Contrary to expectations raised by my tone in the preceding, I quite enjoyed Soul. Look at me, subverting things like Rian Johnson. It has a charming visual style, or styles to be more precise, both the lovingly caricatured New York and the stranger soulscapes of the Great Before. It’s asking more meaningful questions than media primarily for children would – to be fair, also a standard Pixar strength, but this certainly executes it much better than Onward, if not so well as Coco. But then, what could?

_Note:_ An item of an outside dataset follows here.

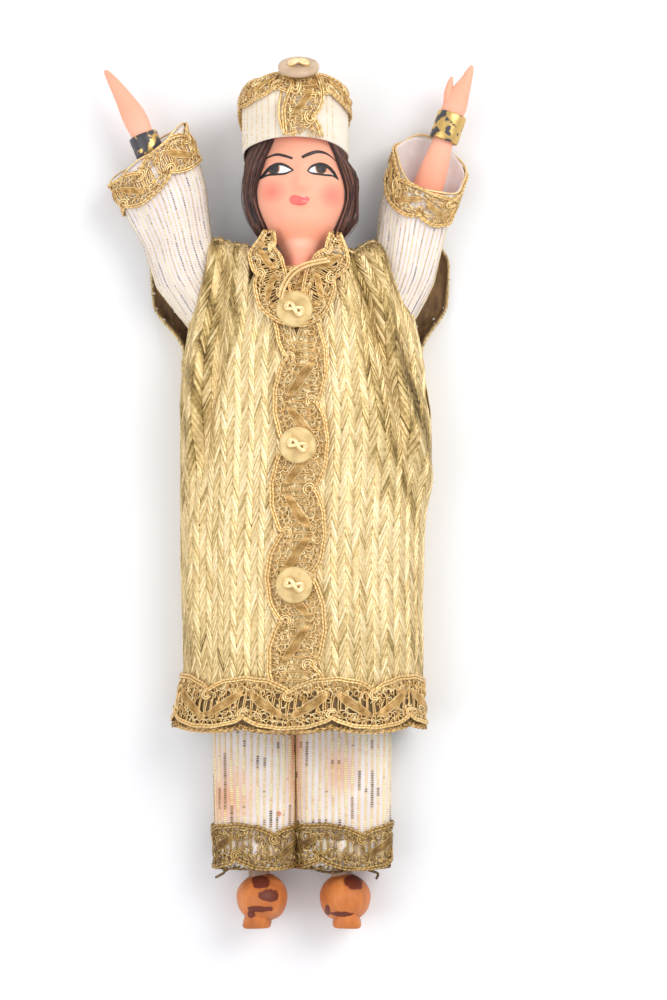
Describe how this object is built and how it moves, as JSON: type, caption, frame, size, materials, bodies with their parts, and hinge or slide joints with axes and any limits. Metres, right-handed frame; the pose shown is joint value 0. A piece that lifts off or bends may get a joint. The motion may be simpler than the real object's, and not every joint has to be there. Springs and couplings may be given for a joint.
{
  "type": "marionette puppet",
  "caption": "Jointed string puppet of a robed figure with cap, lace-edged gold robe, striped sleeves and trousers, pinned arms and legs and a turning head.",
  "frame": {"origin": "on the flat back of the robe, on the puppet's centre line, between chest and hips", "axes": "+X towards the puppet's own left hand, +Y towards its head, +Z out of its chest; it lies on its back"},
  "size_m": [0.1121, 0.2612, 0.0374],
  "materials": {
    "wood": "satin",
    "skin": "satin",
    "hair": "matte",
    "gold_cloth": "satin",
    "gold_lace": "satin",
    "cream_cloth": "matte",
    "button": "satin",
    "thread": "satin",
    "bracelet": "satin",
    "shoe": "satin",
    "steel": "brushed"
  },
  "bodies": {
    "torso": {"button_bottom": "button", "button_middle": "button", "button_thread_bottom": "thread", "button_thread_middle": "thread", "button_thread_top": "thread", "button_top": "button", "collar_lace": "gold_lace", "hem_lace": "gold_lace", "hip_pin": "steel", "left_shoulder_pin": "steel", "neck_pin": "steel", "placket_lace": "gold_lace", "right_shoulder_pin": "steel", "robe_back": "gold_cloth", "robe_front_left": "gold_cloth", "robe_front_right": "gold_cloth", "torso_block": "wood"},
    "neck": {"neck_peg": "wood"},
    "head": {"cap": "cream_cloth", "cap_band_lace": "gold_lace", "cap_button": "button", "cap_button_thread": "thread", "cap_front_lace": "gold_lace", "hair": "hair", "head_shell": "skin"},
    "right_upper_arm": {"right_elbow_pin": "steel", "right_sleeve": "cream_cloth", "right_upper_arm": "wood"},
    "right_forearm": {"right_bracelet": "bracelet", "right_forearm": "skin", "right_sleeve_lace": "gold_lace"},
    "right_thigh": {"right_knee_pin": "steel", "right_thigh": "wood", "right_trouser_leg": "cream_cloth"},
    "right_shin": {"right_shin": "wood", "right_shoe": "shoe", "right_shoe_sole": "shoe", "right_trouser_lace": "gold_lace"},
    "left_upper_arm": {"left_elbow_pin": "steel", "left_sleeve": "cream_cloth", "left_upper_arm": "wood"},
    "left_forearm": {"left_bracelet": "bracelet", "left_forearm": "skin", "left_sleeve_lace": "gold_lace"},
    "left_thigh": {"left_knee_pin": "steel", "left_thigh": "wood", "left_trouser_leg": "cream_cloth"},
    "left_shin": {"left_shin": "wood", "left_shoe": "shoe", "left_shoe_sole": "shoe", "left_trouser_lace": "gold_lace"}
  },
  "joints": [
    {"name": "neck_nod", "type": "hinge", "parent": "torso", "child": "neck", "pos_m": [0, 0.058, 0.015], "axis": [1, 0, 0], "range_deg": [-8, 12]},
    {"name": "neck_turn", "type": "hinge", "parent": "neck", "child": "head", "pos_m": [0, 0.07, 0.015], "axis": [0, 1, 0], "range_deg": [-60, 60]},
    {"name": "right_shoulder", "type": "hinge", "parent": "torso", "child": "right_upper_arm", "pos_m": [-0.024, 0.053, 0.0112], "axis": [0, 0, 1], "range_deg": [-12, 68]},
    {"name": "right_elbow", "type": "hinge", "parent": "right_upper_arm", "child": "right_forearm", "pos_m": [-0.03467, 0.07889, 0.0112], "axis": [0.9245, 0.3811, 0], "range_deg": [0, 68], "deforming": ["right_sleeve"]},
    {"name": "left_shoulder", "type": "hinge", "parent": "torso", "child": "left_upper_arm", "pos_m": [0.024, 0.053, 0.0112], "axis": [0, 0, -1], "range_deg": [-12, 68]},
    {"name": "left_elbow", "type": "hinge", "parent": "left_upper_arm", "child": "left_forearm", "pos_m": [0.03316, 0.07946, 0.0112], "axis": [0.9449, -0.3272, 0], "range_deg": [0, 68], "deforming": ["left_sleeve"]},
    {"name": "right_hip", "type": "hinge", "parent": "torso", "child": "right_thigh", "pos_m": [-0.0125, -0.0135, 0.0112], "axis": [-1, 0, 0], "range_deg": [-3, 10]},
    {"name": "right_knee", "type": "hinge", "parent": "right_thigh", "child": "right_shin", "pos_m": [-0.0125, -0.0735, 0.0112], "axis": [1, 0, 0], "range_deg": [0, 80], "deforming": ["right_trouser_leg"]},
    {"name": "left_hip", "type": "hinge", "parent": "torso", "child": "left_thigh", "pos_m": [0.0125, -0.0135, 0.0112], "axis": [-1, 0, 0], "range_deg": [-3, 10]},
    {"name": "left_knee", "type": "hinge", "parent": "left_thigh", "child": "left_shin", "pos_m": [0.0125, -0.0735, 0.0112], "axis": [1, 0, 0], "range_deg": [0, 80], "deforming": ["left_trouser_leg"]}
  ]
}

If there’s a disappointment to be found – and frankly this is a stretch – it’s that the vocal performances, or maybe the script, are just good. Either the cast isn’t leaning in to the material or the material isn’t adapted to the casting, which perhaps leads into a rehash of the “cast professional voice actors over Hollywood stars” argument again, but this does not feel like Jamie Foxx or Tina Fey playing a character, it feels like them showing up and reading their lines. That’s even more prevalent but less important with the supporting cast, but based on the high opinion I generally hold of Foxx and Fey I thought they were maybe a touch below par here.

Still, not enough to take me out of the film while watching it, only while writing about it, so I recommend that you don’t do that and just watch it instead. Also, seems weird that Trent Reznor did the music for this. It’s like finding out that Louis Armstrong invented K-pop.